**Your objective**
Exactly reproduce each entry, leaving out nothing.

**Provided records**
((

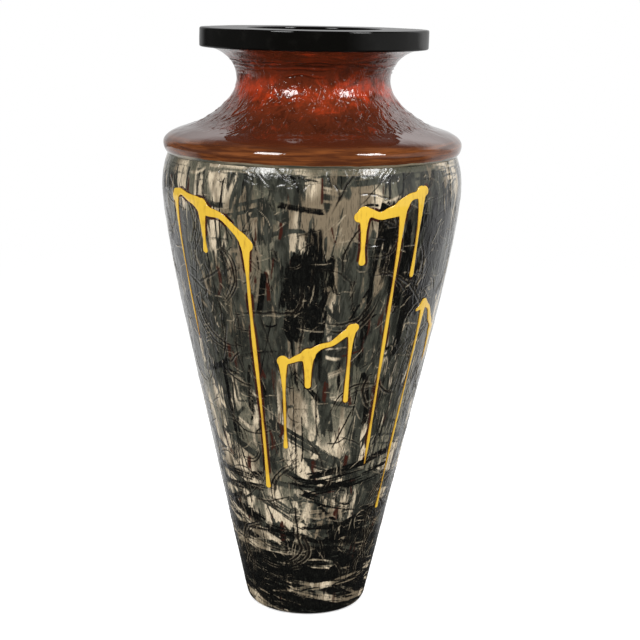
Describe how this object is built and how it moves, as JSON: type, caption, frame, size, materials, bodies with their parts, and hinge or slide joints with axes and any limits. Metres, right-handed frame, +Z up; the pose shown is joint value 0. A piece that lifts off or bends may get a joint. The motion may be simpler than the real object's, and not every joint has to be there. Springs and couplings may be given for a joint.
{
  "type": "floor vase",
  "caption": "Tall tapering stoneware floor vase with a rolled shoulder, a waisted neck and a broad flat rim.",
  "frame": {"origin": "centre of the foot, at floor level", "axes": "+Z up along the axis of turning; the front is -Y"},
  "size_m": [0.456, 0.456, 0.9],
  "materials": {
    "foot": "dark glazed stoneware with a bare ground foot ring",
    "body": "tan ground under charcoal and grey-green brushwork, with raised yellow glaze runs and a gloss clear coat",
    "roll": "gloss brown glaze",
    "neck": "gloss red-orange glaze that darkens to red-brown at its sides",
    "rim": "gloss black glaze"
  },
  "bodies": {
    "root": {"base_slab": "foot", "foot_wall": "body", "lower_wall": "body", "middle_wall": "body", "belly_wall": "body", "shoulder_ring": "roll", "neck": "neck", "rim": "rim"}
  },
  "joints": []
}
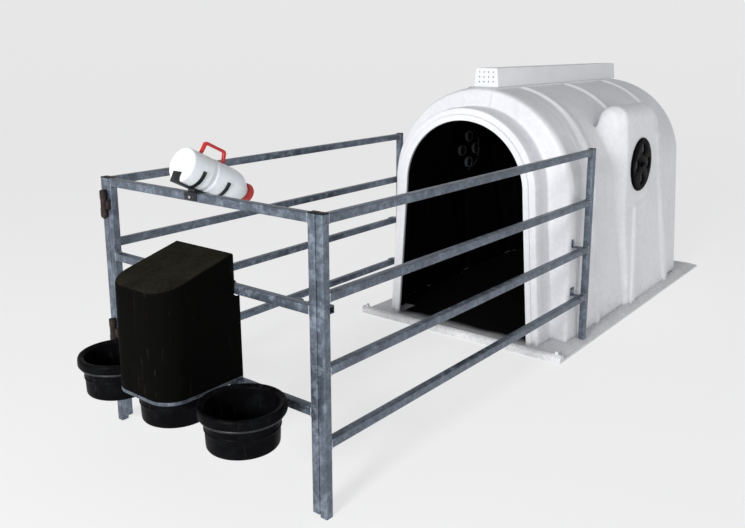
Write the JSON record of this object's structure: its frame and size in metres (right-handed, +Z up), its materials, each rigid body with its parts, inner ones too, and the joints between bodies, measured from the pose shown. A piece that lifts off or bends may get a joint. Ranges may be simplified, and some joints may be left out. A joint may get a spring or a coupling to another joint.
{
  "type": "calf hutch",
  "caption": "Moulded white shelter on a floor tray with side vents and a ridge vent, and a tube pen with a gate that holds buckets, a rain hood and a milk bottle.",
  "frame": {"origin": "on the ground, under the middle of the tray's underside", "axes": "+X to the right seen from the gate, +Y from the gate towards the hutch's rear wall, +Z up"},
  "size_m": [1.22, 4.087, 1.38],
  "materials": {
    "tray": "grey moulded plastic with fine speckle",
    "shell": "white moulded plastic, faint orange-peel texture",
    "vent": "gloss black plastic",
    "galvanised": "hot-dip galvanised, mottled blue-grey spangle",
    "cap_plastic": "black plastic plug",
    "rusty_steel": "dark steel with rust",
    "dark_steel": "dark coated steel",
    "zinc": "zinc plated",
    "bucket": "black plastic, semi-gloss with scuffs",
    "hood": "black plastic, weathered olive grey on top",
    "bottle": "white plastic, satin",
    "red": "red plastic"
  },
  "bodies": {
    "hutch_and_pen": {"tray": "tray", "shell": "shell", "ridge_vent": "shell", "right_vent_frame": "vent", "left_vent_frame": "vent", "right_front_post": "galvanised", "right_rear_post": "galvanised", "left_front_post": "galvanised", "left_rear_post": "galvanised", "right_rail_1": "galvanised", "right_rail_2": "galvanised", "right_rail_3": "galvanised", "right_rail_4": "galvanised", "left_rail_1": "galvanised", "left_rail_2": "galvanised", "left_rail_3": "galvanised", "left_rail_4": "galvanised", "side_post_caps": "cap_plastic", "fence_hooks": "dark_steel", "hook_bolts": "zinc", "hinge_knuckles_post": "rusty_steel", "hinge_pins": "rusty_steel", "latch_keeper": "galvanised"},
    "gate": {"gate_hinge_post": "galvanised", "gate_latch_post": "galvanised", "gate_top_rail": "galvanised", "gate_mid_rail": "galvanised", "gate_bottom_rail": "galvanised", "gate_post_caps": "cap_plastic", "hinge_knuckles_gate": "rusty_steel", "latch_guides": "galvanised", "bucket_ring_left": "galvanised", "bucket_ring_middle": "galvanised", "bucket_ring_right": "galvanised", "hood_hoop": "galvanised", "bottle_rack": "dark_steel", "rack_bolt": "zinc"},
    "latch": {"latch_bolt": "zinc"},
    "bucket_1": {"bucket_left": "bucket"},
    "bucket_2": {"bucket_middle": "bucket"},
    "bucket_3": {"bucket_right": "bucket"},
    "hood": {"hood": "hood", "hood_straps": "dark_steel", "hood_rivets": "zinc"},
    "bottle": {"bottle": "bottle", "bottle_handle": "red"},
    "cap": {"bottle_cap": "red"},
    "right_shutter": {"right_vent_shutter": "vent", "right_vent_handle": "vent"},
    "left_shutter": {"left_vent_shutter": "vent", "left_vent_handle": "vent"}
  },
  "joints": [
    {"name": "gate_swing", "type": "hinge", "parent": "hutch_and_pen", "child": "gate", "pos_m": [-0.54, -2.724, 0.5], "axis": [0, 0, -1], "range_deg": [0, 170]},
    {"name": "latch_slide", "type": "slide", "parent": "gate", "child": "latch", "axis": [1, 0, 0], "range_m": [0, 0.05]},
    {"name": "bucket_1_lift", "type": "slide", "parent": "gate", "child": "bucket_1", "axis": [0, 0, 1], "range_m": [0, 0.16]},
    {"name": "bucket_2_lift", "type": "slide", "parent": "gate", "child": "bucket_2", "axis": [0, 0, 1], "range_m": [0, 0.16]},
    {"name": "bucket_3_lift", "type": "slide", "parent": "gate", "child": "bucket_3", "axis": [0, 0, 1], "range_m": [0, 0.16]},
    {"name": "hood_tilt", "type": "hinge", "parent": "gate", "child": "hood", "pos_m": [0.025, -2.695, 0.694], "axis": [-1, 0, 0], "range_deg": [0, 60]},
    {"name": "bottle_lift", "type": "slide", "parent": "gate", "child": "bottle", "axis": [0, 0.4462, 0.8949], "range_m": [0, 0.15]},
    {"name": "cap_turn", "type": "hinge", "parent": "bottle", "child": "cap", "pos_m": [-0.033, -2.746, 1.10501], "axis": [0, 0.8949, -0.4462], "continuous": true},
    {"name": "right_shutter_turn", "type": "hinge", "parent": "hutch_and_pen", "child": "right_shutter", "pos_m": [0.571, -0.04, 0.84], "axis": [1, 0, 0], "range_deg": [0, 45]},
    {"name": "left_shutter_turn", "type": "hinge", "parent": "hutch_and_pen", "child": "left_shutter", "pos_m": [-0.571, -0.04, 0.84], "axis": [-1, 0, 0], "range_deg": [0, 45]}
  ]
}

))

**Exercise result**
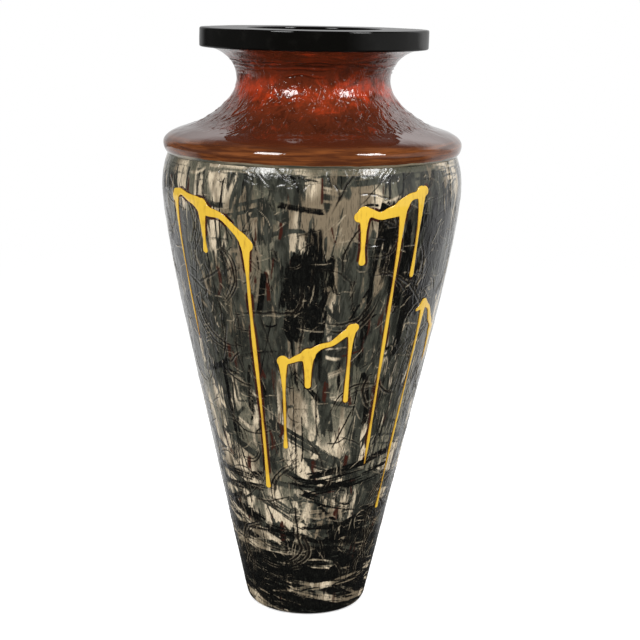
Describe how this object is built and how it moves, as JSON: type, caption, frame, size, materials, bodies with their parts, and hinge or slide joints with axes and any limits. Metres, right-handed frame, +Z up; the pose shown is joint value 0. A piece that lifts off or bends may get a joint. The motion may be simpler than the real object's, and not every joint has to be there. Springs and couplings may be given for a joint.
{
  "type": "floor vase",
  "caption": "Tall tapering stoneware floor vase with a rolled shoulder, a waisted neck and a broad flat rim.",
  "frame": {"origin": "centre of the foot, at floor level", "axes": "+Z up along the axis of turning; the front is -Y"},
  "size_m": [0.456, 0.456, 0.9],
  "materials": {
    "foot": "dark glazed stoneware with a bare ground foot ring",
    "body": "tan ground under charcoal and grey-green brushwork, with raised yellow glaze runs and a gloss clear coat",
    "roll": "gloss brown glaze",
    "neck": "gloss red-orange glaze that darkens to red-brown at its sides",
    "rim": "gloss black glaze"
  },
  "bodies": {
    "root": {"base_slab": "foot", "foot_wall": "body", "lower_wall": "body", "middle_wall": "body", "belly_wall": "body", "shoulder_ring": "roll", "neck": "neck", "rim": "rim"}
  },
  "joints": []
}
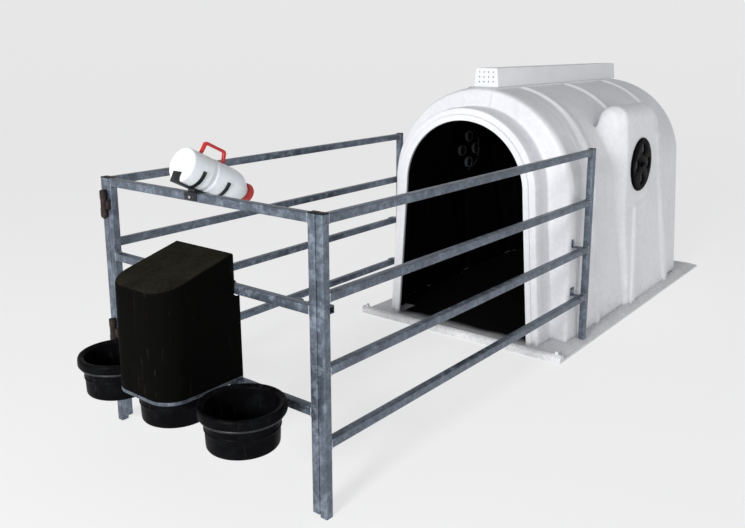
Write the JSON record of this object's structure: its frame and size in metres (right-handed, +Z up), its materials, each rigid body with its parts, inner ones too, and the joints between bodies, measured from the pose shown. A piece that lifts off or bends may get a joint. Ranges may be simplified, and some joints may be left out. A joint may get a spring or a coupling to another joint.
{
  "type": "calf hutch",
  "caption": "Moulded white shelter on a floor tray with side vents and a ridge vent, and a tube pen with a gate that holds buckets, a rain hood and a milk bottle.",
  "frame": {"origin": "on the ground, under the middle of the tray's underside", "axes": "+X to the right seen from the gate, +Y from the gate towards the hutch's rear wall, +Z up"},
  "size_m": [1.22, 4.087, 1.38],
  "materials": {
    "tray": "grey moulded plastic with fine speckle",
    "shell": "white moulded plastic, faint orange-peel texture",
    "vent": "gloss black plastic",
    "galvanised": "hot-dip galvanised, mottled blue-grey spangle",
    "cap_plastic": "black plastic plug",
    "rusty_steel": "dark steel with rust",
    "dark_steel": "dark coated steel",
    "zinc": "zinc plated",
    "bucket": "black plastic, semi-gloss with scuffs",
    "hood": "black plastic, weathered olive grey on top",
    "bottle": "white plastic, satin",
    "red": "red plastic"
  },
  "bodies": {
    "hutch_and_pen": {"tray": "tray", "shell": "shell", "ridge_vent": "shell", "right_vent_frame": "vent", "left_vent_frame": "vent", "right_front_post": "galvanised", "right_rear_post": "galvanised", "left_front_post": "galvanised", "left_rear_post": "galvanised", "right_rail_1": "galvanised", "right_rail_2": "galvanised", "right_rail_3": "galvanised", "right_rail_4": "galvanised", "left_rail_1": "galvanised", "left_rail_2": "galvanised", "left_rail_3": "galvanised", "left_rail_4": "galvanised", "side_post_caps": "cap_plastic", "fence_hooks": "dark_steel", "hook_bolts": "zinc", "hinge_knuckles_post": "rusty_steel", "hinge_pins": "rusty_steel", "latch_keeper": "galvanised"},
    "gate": {"gate_hinge_post": "galvanised", "gate_latch_post": "galvanised", "gate_top_rail": "galvanised", "gate_mid_rail": "galvanised", "gate_bottom_rail": "galvanised", "gate_post_caps": "cap_plastic", "hinge_knuckles_gate": "rusty_steel", "latch_guides": "galvanised", "bucket_ring_left": "galvanised", "bucket_ring_middle": "galvanised", "bucket_ring_right": "galvanised", "hood_hoop": "galvanised", "bottle_rack": "dark_steel", "rack_bolt": "zinc"},
    "latch": {"latch_bolt": "zinc"},
    "bucket_1": {"bucket_left": "bucket"},
    "bucket_2": {"bucket_middle": "bucket"},
    "bucket_3": {"bucket_right": "bucket"},
    "hood": {"hood": "hood", "hood_straps": "dark_steel", "hood_rivets": "zinc"},
    "bottle": {"bottle": "bottle", "bottle_handle": "red"},
    "cap": {"bottle_cap": "red"},
    "right_shutter": {"right_vent_shutter": "vent", "right_vent_handle": "vent"},
    "left_shutter": {"left_vent_shutter": "vent", "left_vent_handle": "vent"}
  },
  "joints": [
    {"name": "gate_swing", "type": "hinge", "parent": "hutch_and_pen", "child": "gate", "pos_m": [-0.54, -2.724, 0.5], "axis": [0, 0, -1], "range_deg": [0, 170]},
    {"name": "latch_slide", "type": "slide", "parent": "gate", "child": "latch", "axis": [1, 0, 0], "range_m": [0, 0.05]},
    {"name": "bucket_1_lift", "type": "slide", "parent": "gate", "child": "bucket_1", "axis": [0, 0, 1], "range_m": [0, 0.16]},
    {"name": "bucket_2_lift", "type": "slide", "parent": "gate", "child": "bucket_2", "axis": [0, 0, 1], "range_m": [0, 0.16]},
    {"name": "bucket_3_lift", "type": "slide", "parent": "gate", "child": "bucket_3", "axis": [0, 0, 1], "range_m": [0, 0.16]},
    {"name": "hood_tilt", "type": "hinge", "parent": "gate", "child": "hood", "pos_m": [0.025, -2.695, 0.694], "axis": [-1, 0, 0], "range_deg": [0, 60]},
    {"name": "bottle_lift", "type": "slide", "parent": "gate", "child": "bottle", "axis": [0, 0.4462, 0.8949], "range_m": [0, 0.15]},
    {"name": "cap_turn", "type": "hinge", "parent": "bottle", "child": "cap", "pos_m": [-0.033, -2.746, 1.10501], "axis": [0, 0.8949, -0.4462], "continuous": true},
    {"name": "right_shutter_turn", "type": "hinge", "parent": "hutch_and_pen", "child": "right_shutter", "pos_m": [0.571, -0.04, 0.84], "axis": [1, 0, 0], "range_deg": [0, 45]},
    {"name": "left_shutter_turn", "type": "hinge", "parent": "hutch_and_pen", "child": "left_shutter", "pos_m": [-0.571, -0.04, 0.84], "axis": [-1, 0, 0], "range_deg": [0, 45]}
  ]
}